What you need to know
It’s a worrying state of affairs when expressing your political opinions on Facebook on a particular day is all it takes for police to gain access to all your data without a warrant or court order.
Last Friday Singapore’s Elections Department announced that its Assistant Returning Officer had lodged police reports against news website The Independent Singapore and two individuals, Roy Ngerng and Teo Soh Lung, for breaching election rules relating to Cooling-Off Day during the Bukit Batok by-election held earlier this month.
According to the Cooling-Off Day rules under the Parliamentary Elections Action, election advertising is banned on the day before Polling Day, as well as on Polling Day itself. However, “the telephonic or electronic transmission by an individual to another individual of the first-mentioned individual’s own political views, on a non-commercial basis” is exempted from these rules.
Both Ngerng and Teo are social activists who have crossed paths with the powerful: Ngerng was famously sued for defamation by Prime Minister Lee Hsien Loong, while Teo had, in the late 1980s, been detained without trial for about two years under the Internal Security Act.
Ngerng and Teo reported to the police headquarters this morning for interrogation (or, as the police would prefer to put it, “interviews”). What followed were long sessions in which they were asked questions about the number of Facebook “likes” they had received on various posts, whether they felt their posts would “promote the electoral success” of the opposition candidate Dr Chee Soon Juan, whether anyone else has ever managed their Facebook pages for them.
The interrogations weren’t the end of it, either: the police then indicated their intention to search their homes. Ngerng told The New Lens International that police had told him they were going to “raid” his home. Although he wanted to speak with a lawyer who showed up in support of Teo, he says he was not allowed to do so.
Separately, Teo was asked to hand over her mobile phone before the police took her back to her home so they could search it and seize her computer. She refused to comply at first, saying they did not have a warrant. She was informed that the police did not need a search warrant, or a warrant to seize her property, as these things were being done in the course of the investigation. She was threatened with arrest if she did not comply, leaving her with the Hobson’s choice of handing over her phone voluntarily, or being arrested and having her phone confiscated anyway.
In the end, the police took her desktop computer, her laptop and her mobile phone. They also took two laptops, two hard drives, his mobile phone and some memory cards from Ngerng’s home.
“The individual’s rights are all gone,” Teo told The New Lens International by telephone. “There is no right to privacy at all.”
While Teo’s ordeal ended after the confiscation of her electronic devices, Ngerng was brought back to the police station to further “aid” in the investigations. He was asked to access his Facebook account so that his activity log and archive could be downloaded. Attempts were made to do the same with his WordPress account, but they were unable to log in.
“They pretty much have complete access to my phone,” he said. “I’m not sure what they’re going to do with the access to my phone.”

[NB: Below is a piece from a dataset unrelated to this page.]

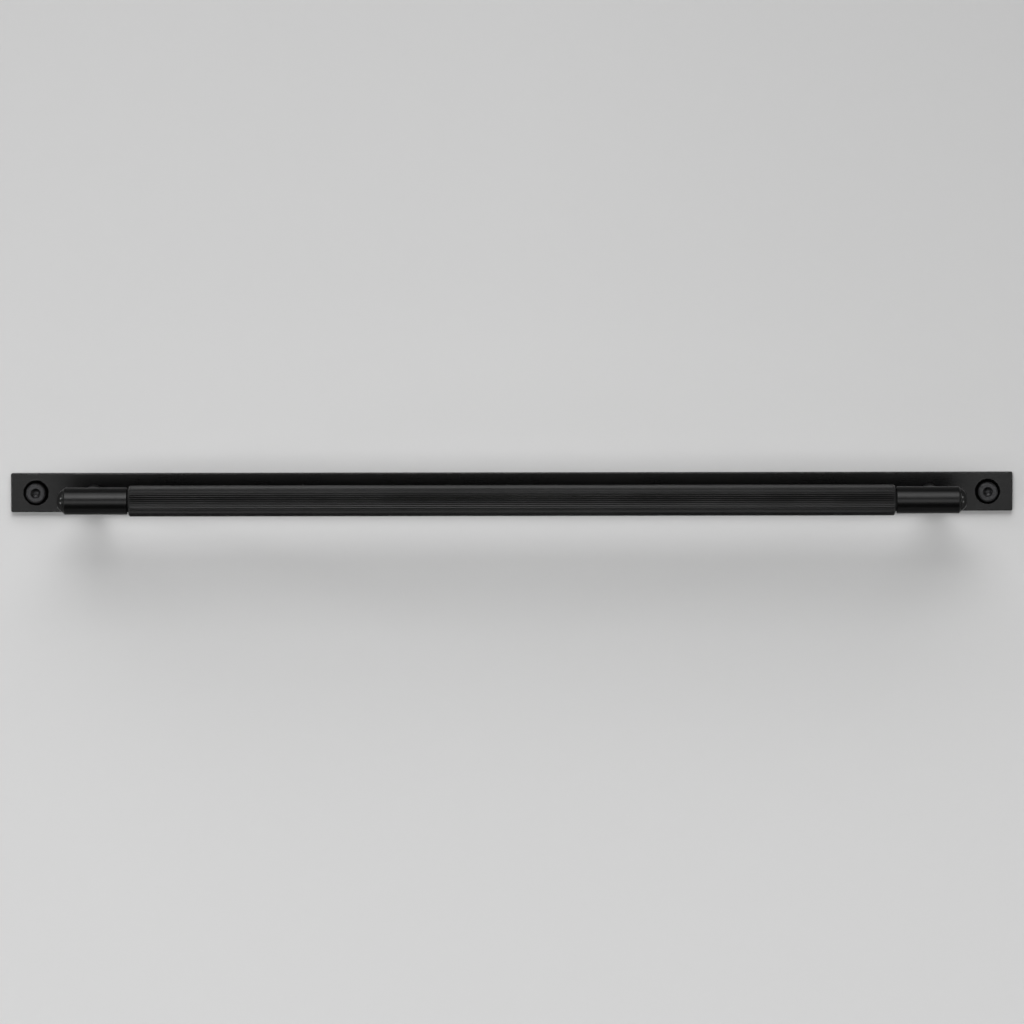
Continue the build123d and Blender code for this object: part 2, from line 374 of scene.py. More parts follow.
def shaded(obj, angle=SHARP_ANGLE, axis=2):
    """Smooth shading with the edges above that angle kept sharp. Faces square to the axis stay flat."""
    obj.data.shade_smooth()
    obj.data.set_sharp_from_angle(angle=radians(angle))
    for face in obj.data.polygons:
        if abs(face.normal[axis]) > SQUARE_ON:
            face.use_smooth = False
    return obj


def carved(obj, cutters):
    """Cuts closed meshes out of the object."""
    for cutter in cutters:
        modifier = obj.modifiers.new("cut", "BOOLEAN")
        modifier.object = cutter
        modifier.operation = "DIFFERENCE"
        modifier.solver = "EXACT"
    settled(obj)
    for cutter in cutters:
        bpy.data.objects.remove(cutter)
    return obj


def set_down(obj, origin, up, front):
    """Moves the mesh itself to its place in the frame."""
    z = Vector(up)
    x = Vector(front)
    turn = Matrix((x, z.cross(x), z)).transposed().to_4x4()
    obj.data.transform(Matrix.Translation(Vector(origin)) @ turn)
    return obj


# Geometry Nodes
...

By the time Ngerng was released from police custody, over eight hours after he first presented himself in the morning, it was already beginning to seem surreal – and outrageous – that this whole episode had been triggered by something as inconsequential as some social media posts. Yet it would appear that this is all it takes for Singaporean authorities to get their hands on all your data.
Teo and Ngerng aren’t the only ones to find their electronics confiscated by the police for investigation. In 2013, journalist Lynn Lee was similarly investigated – and her laptop, mobile phone and hard drives seized and/or examined – after she published interviews with two bus drivers who had alleged police brutality while being interrogated for their participation in a strike. Last year, teenage blogger Amos Yee had his electronics confiscated after he published a rant against Lee Kuan Yew and Christianity on YouTube after the elder statesman’s death. His electronics were confiscated again this year after he was arrested on charges of wounding religious feelings (again) and failing to report for police questioning. He was charged in court last week.
It’s a worrying state of affairs when expressing your political opinions on Facebook on a particular day is all it takes for the police to have “sufficient cause” to gain access to all your data without the need for warrants or court orders. It’s a sign of the wide-ranging powers the authorities have in Singapore, with a troubling lack of checks and balances.
And it shouldn’t just be civil society that is troubled by police harassment and unchecked power. In a context where similar complaints against ruling party politicians are easily explained away as mistakes and “bugs” while others are subjected to long interrogations and home raids, such episodes can erode public trust, thus hurting the legitimacy of the state. Ultimately, everyone loses.
So much more needs to be done to ensure openness and accountability in Singapore. Cooling-Off Day rules have no place in a society where the political playing field is already so skewed towards one party. The police shouldn’t be able to search and seize property without warrants. Lawyers should be allowed to accompany clients into interrogations, and to advise people under investigation of their rights.
Until such accountability is achieved, all talk of open governance, inclusivity, consultation and innovation is little more than hot air.